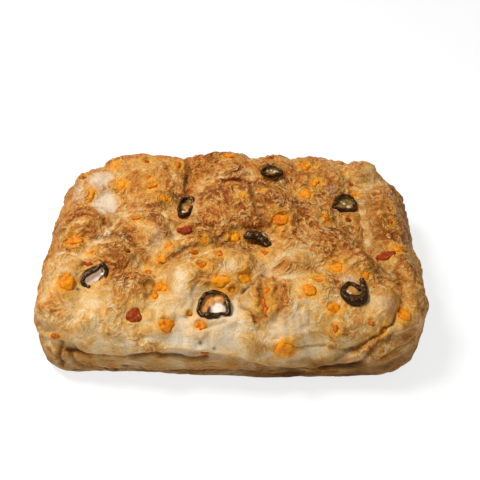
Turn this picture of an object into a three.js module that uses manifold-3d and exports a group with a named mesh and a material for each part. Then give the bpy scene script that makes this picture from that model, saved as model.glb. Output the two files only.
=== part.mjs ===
// A jalapeno and cheddar focaccia: one thick, pan-baked loaf of folded dough with a bumpy crust,
// seven slices of jalapeno pressed into the top and lumps of melted cheddar baked into the dough.
// The loaf lies flat on its base, its long side along X and its crust up. Millimetres throughout.
import * as THREE from "three";
import { mergeVertices } from "three/addons/utils/BufferGeometryUtils.js";
import Module from "manifold-3d";

const wasm = await Module();
wasm.setup();

// Size of the loaf
const length = 243;
const depth = 170;
const girthHeight = 22; // the widest level of the wall
const topHeight = 49; // the edge of the top, where the rounded shoulder ends
const crownRise = 3; // how much the middle of the top stands above its edge
const shoulderWidth = 21; // how far the rounded edge reaches in at the sides and back
const frontShoulderExtra = 11; // the front edge is rounder
const cornerRadii = { frontLeft: 30, frontRight: 42, backRight: 46, backLeft: 42 };
const frontLeftSetback = 4; // the left half of the front lies this much further back

// Mesh of the crust: columns along the front and along each side
const frontColumns = 40;
const sideColumns = 32;
const perimeterColumns = 2 * (frontColumns + sideColumns);
// Rows of the wall, as shares of the way from the seam up to the top and from the ground up to the seam
const rowsOverSeam = [1, 0.98, 0.92, 0.77, 0.56, 0.34, 0.14];
const rowsUnderSeam = [0.8, 0.25, 0];
// How far the foot is pulled in under the widest level: height and distance
const footProfile = [[0, 7], [2, 4.5], [5, 2.5], [12, 0.8], [22, 0]];

// Lumps of dough that crowd the top: centre, half length and half width, turn in degrees, rise
const lumps = [
  { x: -60, y: 54, long: 30, wide: 23, turn: 0, rise: 7 },
  { x: -62, y: 70, long: 30, wide: 12, turn: 6, rise: 6.5 },
  { x: -95, y: 46, long: 17, wide: 14, turn: 40, rise: 5 },
  { x: -97, y: 3, long: 22, wide: 16, turn: 30, rise: 7 },
  { x: -56, y: -4, long: 21, wide: 16, turn: 0, rise: 8 },
  { x: -50, y: 23, long: 16, wide: 10, turn: 0, rise: 6 },
  { x: -73, y: -27, long: 17, wide: 12, turn: -12, rise: 7 },
  { x: -102, y: -37, long: 16, wide: 16, turn: 0, rise: 6.5 },
  { x: -104, y: -65, long: 15, wide: 19, turn: 0, rise: 6 },
  { x: -60, y: -55, long: 16, wide: 17, turn: 0, rise: 7 },
  { x: -68, y: -77, long: 36, wide: 15, turn: 0, rise: 5 },
  { x: -27, y: -46, long: 12, wide: 19, turn: -8, rise: 6.5 },
  { x: -42, y: -70, long: 14, wide: 13, turn: 0, rise: 3 },
  { x: -25, y: -21, long: 20, wide: 10, turn: 12, rise: 7 },
  { x: -3, y: -35, long: 22, wide: 16, turn: 0, rise: 7 },
  { x: -4, y: 64, long: 22, wide: 18, turn: 0, rise: 10 },
  { x: 28, y: 59, long: 26, wide: 16, turn: 0, rise: 9 },
  { x: 6, y: 20, long: 38, wide: 23, turn: 3, rise: 10 },
  { x: -14, y: -2, long: 18, wide: 10, turn: 0, rise: 6.5 },
  { x: 47, y: 8, long: 19, wide: 14, turn: 0, rise: 8 },
  { x: 62, y: -16, long: 17, wide: 15, turn: 0, rise: 7 },
  { x: 36, y: -26, long: 17, wide: 14, turn: 0, rise: 6 },
  { x: 77, y: -32, long: 10, wide: 10, turn: 0, rise: 6 },
  { x: 62, y: 46, long: 22, wide: 17, turn: 0, rise: 6.5 },
  { x: 60, y: 66, long: 22, wide: 12, turn: 0, rise: 4.5 },
  { x: -27, y: 68, long: 14, wide: 12, turn: 0, rise: 5.5 },
  { x: 89, y: 57, long: 14, wide: 12, turn: 30, rise: 7 },
  { x: 43, y: -59, long: 22, wide: 16, turn: 0, rise: 6.5 },
  { x: 17, y: -61, long: 12, wide: 18, turn: -8, rise: 8 },
  { x: 70, y: -54, long: 14, wide: 12, turn: 0, rise: 4.5 },
  { x: 89, y: -64, long: 16, wide: 16, turn: 0, rise: 5 },
  { x: 100, y: 8, long: 33, wide: 13, turn: 88, rise: 6 },
  { x: 104, y: -36, long: 28, wide: 12, turn: 98, rise: 6 },
  { x: 66, y: -73, long: 20, wide: 14, turn: 0, rise: 5 },
  { x: 0, y: -77, long: 26, wide: 14, turn: 0, rise: 4.5 },
  { x: 36, y: -79, long: 22, wide: 13, turn: 0, rise: 4.5 },
];
const lumpFloor = -1.5; // depth of the lowest hollows between the lumps
const lumpSharpness = 1.3; // how tightly two lumps meet, per millimetre
const lumpSwell = 1.3; // above 1 the lumps have flatter tops and steeper sides

// Folds where one layer of dough laps over the next: a groove along each line of points
const folds = [
  {
    depth: 6,
    width: 4,
    line: [[99, -48, 50], [98, -60, 46], [93, -68, 42], [84, -75, 38], [75, -79, 35], [63, -82, 30]],
  },
  {
    depth: 4,
    width: 4,
    line: [[80, 42, 50], [86, 24, 50], [86, -7, 50], [86, -30, 50], [91, -42, 50], [99, -48, 50]],
  },
  { depth: 3, width: 4, line: [[-33, 90, 30], [-33, 72, 45], [-32, 56, 50], [-31, 40, 50]] },
  { depth: 3, width: 4, line: [[-44, -30, 50], [-30, -30, 50], [-14, -23, 50], [4, -16, 50]] },
  { depth: 6, width: 4, line: [[17, -52, 50], [15, -62, 49], [18, -72, 45]] },
  { depth: 4, width: 4, line: [[13, -45, 50], [6, -57, 50], [0, -68, 46]] },
  { depth: 6, width: 5, line: [[-110, -70, 34], [-100, -77, 31], [-94, -79, 28]] },
  { depth: 2, width: 4, line: [[18, -84, 31], [38, -84, 31], [63, -82, 30]] },
];

// The seam low on the wall, where the upper layer of dough overhangs the lower.
// Its height along the front, from left to right; elsewhere it stays at seamHeight.
const seamHeight = 27;
const frontSeam = [
  [-122, 24], [-104, 29], [-92, 26], [-78, 23], [-62, 24], [-47, 28], [-30, 29], [-14, 28], [6, 24],
  [24, 16], [40, 12], [52, 13], [62, 18], [71, 24], [82, 33], [95, 38], [110, 36], [122, 29],
];
const seamDepth = 4.5;
const seamLip = 1.3;
const underSeamInset = 2;
const seamWave = 3; // how far the seam wanders up and down elsewhere
const wallBulge = 2.4; // unevenness of the wall
const crustRipple = 0.8; // small unevenness all over
const flatFoot = 9; // below this height the unevenness fades out, so that the base is flat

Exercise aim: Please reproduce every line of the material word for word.

Reply:
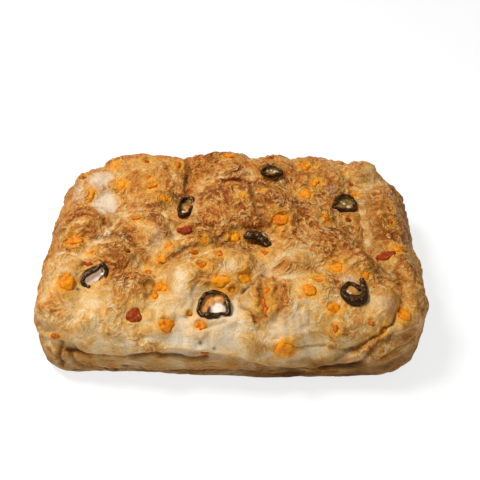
Turn this picture of an object into a three.js module that uses manifold-3d and exports a group with a named mesh and a material for each part. Then give the bpy scene script that makes this picture from that model, saved as model.glb. Output the two files only.
=== part.mjs ===
// A jalapeno and cheddar focaccia: one thick, pan-baked loaf of folded dough with a bumpy crust,
// seven slices of jalapeno pressed into the top and lumps of melted cheddar baked into the dough.
// The loaf lies flat on its base, its long side along X and its crust up. Millimetres throughout.
import * as THREE from "three";
import { mergeVertices } from "three/addons/utils/BufferGeometryUtils.js";
import Module from "manifold-3d";

const wasm = await Module();
wasm.setup();

// Size of the loaf
const length = 243;
const depth = 170;
const girthHeight = 22; // the widest level of the wall
const topHeight = 49; // the edge of the top, where the rounded shoulder ends
const crownRise = 3; // how much the middle of the top stands above its edge
const shoulderWidth = 21; // how far the rounded edge reaches in at the sides and back
const frontShoulderExtra = 11; // the front edge is rounder
const cornerRadii = { frontLeft: 30, frontRight: 42, backRight: 46, backLeft: 42 };
const frontLeftSetback = 4; // the left half of the front lies this much further back

// Mesh of the crust: columns along the front and along each side
const frontColumns = 40;
const sideColumns = 32;
const perimeterColumns = 2 * (frontColumns + sideColumns);
// Rows of the wall, as shares of the way from the seam up to the top and from the ground up to the seam
const rowsOverSeam = [1, 0.98, 0.92, 0.77, 0.56, 0.34, 0.14];
const rowsUnderSeam = [0.8, 0.25, 0];
// How far the foot is pulled in under the widest level: height and distance
const footProfile = [[0, 7], [2, 4.5], [5, 2.5], [12, 0.8], [22, 0]];

// Lumps of dough that crowd the top: centre, half length and half width, turn in degrees, rise
const lumps = [
  { x: -60, y: 54, long: 30, wide: 23, turn: 0, rise: 7 },
  { x: -62, y: 70, long: 30, wide: 12, turn: 6, rise: 6.5 },
  { x: -95, y: 46, long: 17, wide: 14, turn: 40, rise: 5 },
  { x: -97, y: 3, long: 22, wide: 16, turn: 30, rise: 7 },
  { x: -56, y: -4, long: 21, wide: 16, turn: 0, rise: 8 },
  { x: -50, y: 23, long: 16, wide: 10, turn: 0, rise: 6 },
  { x: -73, y: -27, long: 17, wide: 12, turn: -12, rise: 7 },
  { x: -102, y: -37, long: 16, wide: 16, turn: 0, rise: 6.5 },
  { x: -104, y: -65, long: 15, wide: 19, turn: 0, rise: 6 },
  { x: -60, y: -55, long: 16, wide: 17, turn: 0, rise: 7 },
  { x: -68, y: -77, long: 36, wide: 15, turn: 0, rise: 5 },
  { x: -27, y: -46, long: 12, wide: 19, turn: -8, rise: 6.5 },
  { x: -42, y: -70, long: 14, wide: 13, turn: 0, rise: 3 },
  { x: -25, y: -21, long: 20, wide: 10, turn: 12, rise: 7 },
  { x: -3, y: -35, long: 22, wide: 16, turn: 0, rise: 7 },
  { x: -4, y: 64, long: 22, wide: 18, turn: 0, rise: 10 },
  { x: 28, y: 59, long: 26, wide: 16, turn: 0, rise: 9 },
  { x: 6, y: 20, long: 38, wide: 23, turn: 3, rise: 10 },
  { x: -14, y: -2, long: 18, wide: 10, turn: 0, rise: 6.5 },
  { x: 47, y: 8, long: 19, wide: 14, turn: 0, rise: 8 },
  { x: 62, y: -16, long: 17, wide: 15, turn: 0, rise: 7 },
  { x: 36, y: -26, long: 17, wide: 14, turn: 0, rise: 6 },
  { x: 77, y: -32, long: 10, wide: 10, turn: 0, rise: 6 },
  { x: 62, y: 46, long: 22, wide: 17, turn: 0, rise: 6.5 },
  { x: 60, y: 66, long: 22, wide: 12, turn: 0, rise: 4.5 },
  { x: -27, y: 68, long: 14, wide: 12, turn: 0, rise: 5.5 },
  { x: 89, y: 57, long: 14, wide: 12, turn: 30, rise: 7 },
  { x: 43, y: -59, long: 22, wide: 16, turn: 0, rise: 6.5 },
  { x: 17, y: -61, long: 12, wide: 18, turn: -8, rise: 8 },
  { x: 70, y: -54, long: 14, wide: 12, turn: 0, rise: 4.5 },
  { x: 89, y: -64, long: 16, wide: 16, turn: 0, rise: 5 },
  { x: 100, y: 8, long: 33, wide: 13, turn: 88, rise: 6 },
  { x: 104, y: -36, long: 28, wide: 12, turn: 98, rise: 6 },
  { x: 66, y: -73, long: 20, wide: 14, turn: 0, rise: 5 },
  { x: 0, y: -77, long: 26, wide: 14, turn: 0, rise: 4.5 },
  { x: 36, y: -79, long: 22, wide: 13, turn: 0, rise: 4.5 },
];
const lumpFloor = -1.5; // depth of the lowest hollows between the lumps
const lumpSharpness = 1.3; // how tightly two lumps meet, per millimetre
const lumpSwell = 1.3; // above 1 the lumps have flatter tops and steeper sides

// Folds where one layer of dough laps over the next: a groove along each line of points
const folds = [
  {
    depth: 6,
    width: 4,
    line: [[99, -48, 50], [98, -60, 46], [93, -68, 42], [84, -75, 38], [75, -79, 35], [63, -82, 30]],
  },
  {
    depth: 4,
    width: 4,
    line: [[80, 42, 50], [86, 24, 50], [86, -7, 50], [86, -30, 50], [91, -42, 50], [99, -48, 50]],
  },
  { depth: 3, width: 4, line: [[-33, 90, 30], [-33, 72, 45], [-32, 56, 50], [-31, 40, 50]] },
  { depth: 3, width: 4, line: [[-44, -30, 50], [-30, -30, 50], [-14, -23, 50], [4, -16, 50]] },
  { depth: 6, width: 4, line: [[17, -52, 50], [15, -62, 49], [18, -72, 45]] },
  { depth: 4, width: 4, line: [[13, -45, 50], [6, -57, 50], [0, -68, 46]] },
  { depth: 6, width: 5, line: [[-110, -70, 34], [-100, -77, 31], [-94, -79, 28]] },
  { depth: 2, width: 4, line: [[18, -84, 31], [38, -84, 31], [63, -82, 30]] },
];

// The seam low on the wall, where the upper layer of dough overhangs the lower.
// Its height along the front, from left to right; elsewhere it stays at seamHeight.
const seamHeight = 27;
const frontSeam = [
  [-122, 24], [-104, 29], [-92, 26], [-78, 23], [-62, 24], [-47, 28], [-30, 29], [-14, 28], [6, 24],
  [24, 16], [40, 12], [52, 13], [62, 18], [71, 24], [82, 33], [95, 38], [110, 36], [122, 29],
];
const seamDepth = 4.5;
const seamLip = 1.3;
const underSeamInset = 2;
const seamWave = 3; // how far the seam wanders up and down elsewhere
const wallBulge = 2.4; // unevenness of the wall
const crustRipple = 0.8; // small unevenness all over
const flatFoot = 9; // below this height the unevenness fades out, so that the base is flat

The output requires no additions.